* Start RECORDS PROVIDED *
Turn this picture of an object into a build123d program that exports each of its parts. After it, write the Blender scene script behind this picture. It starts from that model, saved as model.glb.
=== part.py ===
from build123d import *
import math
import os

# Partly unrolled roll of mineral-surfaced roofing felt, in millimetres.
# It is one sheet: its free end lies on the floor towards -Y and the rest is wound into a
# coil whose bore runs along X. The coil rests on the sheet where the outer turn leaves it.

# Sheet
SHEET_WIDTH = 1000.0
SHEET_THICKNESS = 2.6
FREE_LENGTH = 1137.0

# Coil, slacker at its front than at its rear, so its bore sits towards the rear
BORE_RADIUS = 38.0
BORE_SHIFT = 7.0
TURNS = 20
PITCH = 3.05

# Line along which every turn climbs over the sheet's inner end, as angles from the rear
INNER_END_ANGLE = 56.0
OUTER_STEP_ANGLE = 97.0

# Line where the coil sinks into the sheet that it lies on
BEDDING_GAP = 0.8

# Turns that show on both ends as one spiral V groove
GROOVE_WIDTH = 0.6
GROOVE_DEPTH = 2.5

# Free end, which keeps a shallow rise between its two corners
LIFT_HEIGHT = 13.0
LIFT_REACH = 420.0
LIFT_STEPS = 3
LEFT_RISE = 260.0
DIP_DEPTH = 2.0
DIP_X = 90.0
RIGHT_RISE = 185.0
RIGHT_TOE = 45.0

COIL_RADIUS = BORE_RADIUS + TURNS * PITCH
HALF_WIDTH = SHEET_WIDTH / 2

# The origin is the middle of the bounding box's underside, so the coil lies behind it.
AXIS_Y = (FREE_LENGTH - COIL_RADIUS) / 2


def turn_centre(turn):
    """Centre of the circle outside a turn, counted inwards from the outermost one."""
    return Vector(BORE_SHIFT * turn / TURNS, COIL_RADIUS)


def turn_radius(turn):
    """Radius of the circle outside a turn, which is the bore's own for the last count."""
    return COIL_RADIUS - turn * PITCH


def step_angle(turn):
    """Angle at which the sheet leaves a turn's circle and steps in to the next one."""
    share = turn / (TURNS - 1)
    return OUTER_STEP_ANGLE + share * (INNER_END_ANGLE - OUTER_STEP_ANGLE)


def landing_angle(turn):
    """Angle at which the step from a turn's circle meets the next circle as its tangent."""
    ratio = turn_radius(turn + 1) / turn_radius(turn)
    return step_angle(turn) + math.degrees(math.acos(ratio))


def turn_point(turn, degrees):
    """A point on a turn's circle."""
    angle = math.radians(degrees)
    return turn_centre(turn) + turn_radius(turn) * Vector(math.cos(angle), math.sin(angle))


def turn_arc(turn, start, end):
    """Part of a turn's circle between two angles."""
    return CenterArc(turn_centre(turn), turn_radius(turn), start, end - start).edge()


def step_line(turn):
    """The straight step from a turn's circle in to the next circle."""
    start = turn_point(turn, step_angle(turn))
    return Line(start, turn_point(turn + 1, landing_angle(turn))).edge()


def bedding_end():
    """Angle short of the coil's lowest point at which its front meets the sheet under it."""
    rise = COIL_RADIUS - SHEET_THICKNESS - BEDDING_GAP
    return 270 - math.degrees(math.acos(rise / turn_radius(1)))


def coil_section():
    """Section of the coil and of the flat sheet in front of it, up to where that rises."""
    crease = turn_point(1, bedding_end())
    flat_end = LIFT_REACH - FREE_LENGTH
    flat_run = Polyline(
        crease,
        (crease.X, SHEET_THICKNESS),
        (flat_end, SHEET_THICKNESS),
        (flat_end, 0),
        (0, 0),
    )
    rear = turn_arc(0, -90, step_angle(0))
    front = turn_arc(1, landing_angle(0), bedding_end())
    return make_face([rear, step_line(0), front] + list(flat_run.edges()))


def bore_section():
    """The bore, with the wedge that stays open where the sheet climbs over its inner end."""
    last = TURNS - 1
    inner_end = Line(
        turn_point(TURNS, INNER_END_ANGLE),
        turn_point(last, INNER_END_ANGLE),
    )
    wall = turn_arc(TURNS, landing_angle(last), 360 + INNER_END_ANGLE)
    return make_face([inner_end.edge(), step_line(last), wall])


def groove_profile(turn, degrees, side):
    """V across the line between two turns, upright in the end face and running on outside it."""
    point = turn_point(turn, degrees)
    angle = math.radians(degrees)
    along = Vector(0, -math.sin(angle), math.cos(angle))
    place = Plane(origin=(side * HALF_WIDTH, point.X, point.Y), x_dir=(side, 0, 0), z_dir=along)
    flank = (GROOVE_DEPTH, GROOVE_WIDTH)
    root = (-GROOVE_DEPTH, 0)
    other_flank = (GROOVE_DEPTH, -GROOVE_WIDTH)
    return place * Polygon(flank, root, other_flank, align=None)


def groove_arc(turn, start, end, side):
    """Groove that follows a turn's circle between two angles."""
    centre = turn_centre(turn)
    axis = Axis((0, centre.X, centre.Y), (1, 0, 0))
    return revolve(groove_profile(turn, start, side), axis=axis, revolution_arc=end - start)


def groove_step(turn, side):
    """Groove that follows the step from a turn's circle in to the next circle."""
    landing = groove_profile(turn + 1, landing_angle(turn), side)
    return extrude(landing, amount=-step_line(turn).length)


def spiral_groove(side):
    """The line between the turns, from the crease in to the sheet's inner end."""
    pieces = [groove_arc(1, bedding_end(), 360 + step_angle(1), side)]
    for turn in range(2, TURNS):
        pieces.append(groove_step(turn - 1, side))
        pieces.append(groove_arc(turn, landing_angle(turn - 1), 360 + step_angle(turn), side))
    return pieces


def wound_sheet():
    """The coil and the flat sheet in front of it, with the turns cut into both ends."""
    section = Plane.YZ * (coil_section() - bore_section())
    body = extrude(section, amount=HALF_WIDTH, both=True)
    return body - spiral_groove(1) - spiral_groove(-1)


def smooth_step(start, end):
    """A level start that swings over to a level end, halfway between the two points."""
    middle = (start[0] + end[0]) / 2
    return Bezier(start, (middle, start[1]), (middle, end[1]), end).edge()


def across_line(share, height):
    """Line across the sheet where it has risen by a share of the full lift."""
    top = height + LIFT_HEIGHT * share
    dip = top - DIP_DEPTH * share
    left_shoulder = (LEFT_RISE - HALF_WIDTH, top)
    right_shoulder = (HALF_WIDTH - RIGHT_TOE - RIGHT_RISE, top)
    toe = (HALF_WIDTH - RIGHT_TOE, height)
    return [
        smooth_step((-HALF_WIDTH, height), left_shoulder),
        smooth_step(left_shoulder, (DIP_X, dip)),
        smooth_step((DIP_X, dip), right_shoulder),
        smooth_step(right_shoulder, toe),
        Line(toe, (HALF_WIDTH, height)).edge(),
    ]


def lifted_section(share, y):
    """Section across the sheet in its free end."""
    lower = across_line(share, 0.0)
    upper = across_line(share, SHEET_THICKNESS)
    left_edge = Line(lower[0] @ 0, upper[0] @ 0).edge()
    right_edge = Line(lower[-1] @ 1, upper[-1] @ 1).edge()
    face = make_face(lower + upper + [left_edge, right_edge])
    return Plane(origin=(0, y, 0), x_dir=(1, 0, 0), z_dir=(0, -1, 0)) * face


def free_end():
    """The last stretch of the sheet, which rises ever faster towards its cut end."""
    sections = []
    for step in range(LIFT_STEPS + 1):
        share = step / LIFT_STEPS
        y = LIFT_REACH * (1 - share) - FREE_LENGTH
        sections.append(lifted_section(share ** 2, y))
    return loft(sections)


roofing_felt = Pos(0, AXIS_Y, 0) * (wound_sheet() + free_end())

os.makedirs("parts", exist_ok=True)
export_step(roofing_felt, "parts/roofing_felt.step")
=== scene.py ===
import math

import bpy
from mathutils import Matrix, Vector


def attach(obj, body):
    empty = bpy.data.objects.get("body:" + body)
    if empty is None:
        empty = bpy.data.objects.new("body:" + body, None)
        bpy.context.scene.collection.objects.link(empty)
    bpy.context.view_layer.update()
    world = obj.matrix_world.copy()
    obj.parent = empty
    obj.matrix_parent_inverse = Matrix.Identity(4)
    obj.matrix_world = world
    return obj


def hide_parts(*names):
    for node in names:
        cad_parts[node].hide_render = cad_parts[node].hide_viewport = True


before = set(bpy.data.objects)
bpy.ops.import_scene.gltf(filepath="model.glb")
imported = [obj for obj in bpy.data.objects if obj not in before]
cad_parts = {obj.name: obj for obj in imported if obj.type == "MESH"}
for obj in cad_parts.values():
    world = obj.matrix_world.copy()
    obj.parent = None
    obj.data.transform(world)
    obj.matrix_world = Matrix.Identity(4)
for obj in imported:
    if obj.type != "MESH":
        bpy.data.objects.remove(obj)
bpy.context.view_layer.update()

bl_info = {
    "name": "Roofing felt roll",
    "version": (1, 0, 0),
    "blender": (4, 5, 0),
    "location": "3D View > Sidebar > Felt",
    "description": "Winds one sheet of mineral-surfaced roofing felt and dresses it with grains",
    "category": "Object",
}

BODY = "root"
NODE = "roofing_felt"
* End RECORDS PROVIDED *
* Start RECORDS PROVIDED *
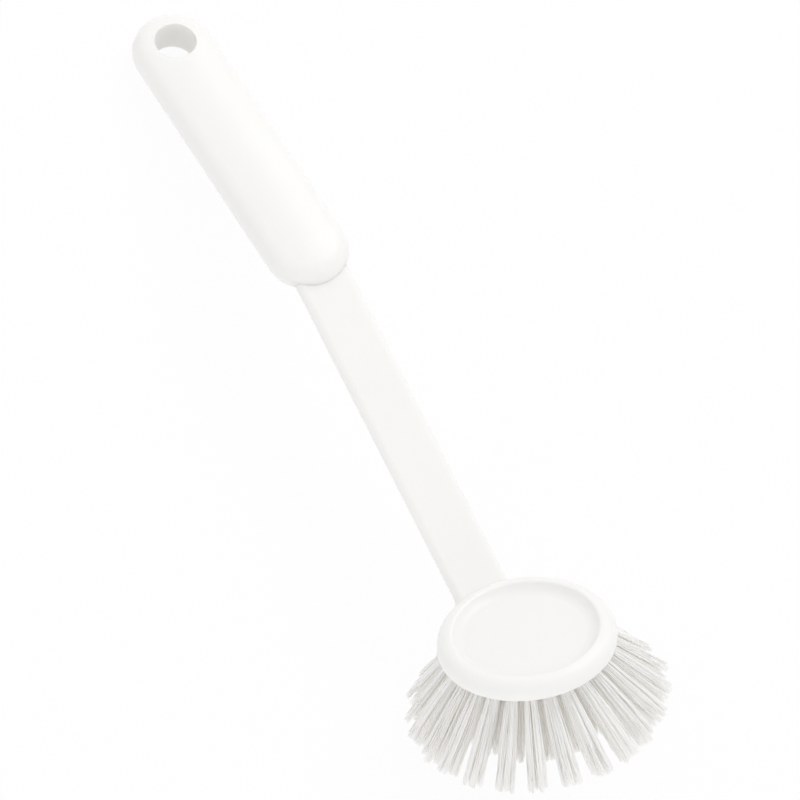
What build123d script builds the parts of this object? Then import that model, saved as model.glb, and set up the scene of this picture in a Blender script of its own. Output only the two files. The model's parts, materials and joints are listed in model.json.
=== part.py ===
* End RECORDS PROVIDED *
### WHAT THE TASK REQUIRES
Above are the entries. Quote exactly the lines from the one bearing "roofing_felt = Pos(0, AXIS_Y, 0)" through the one bearing "obj.matrix_parent_inverse = Matrix.Identity(4)".

### TASK RESULT
roofing_felt = Pos(0, AXIS_Y, 0) * (wound_sheet() + free_end())

os.makedirs("parts", exist_ok=True)
export_step(roofing_felt, "parts/roofing_felt.step")
=== scene.py ===
import math

import bpy
from mathutils import Matrix, Vector


def attach(obj, body):
    empty = bpy.data.objects.get("body:" + body)
    if empty is None:
        empty = bpy.data.objects.new("body:" + body, None)
        bpy.context.scene.collection.objects.link(empty)
    bpy.context.view_layer.update()
    world = obj.matrix_world.copy()
    obj.parent = empty
    obj.matrix_parent_inverse = Matrix.Identity(4)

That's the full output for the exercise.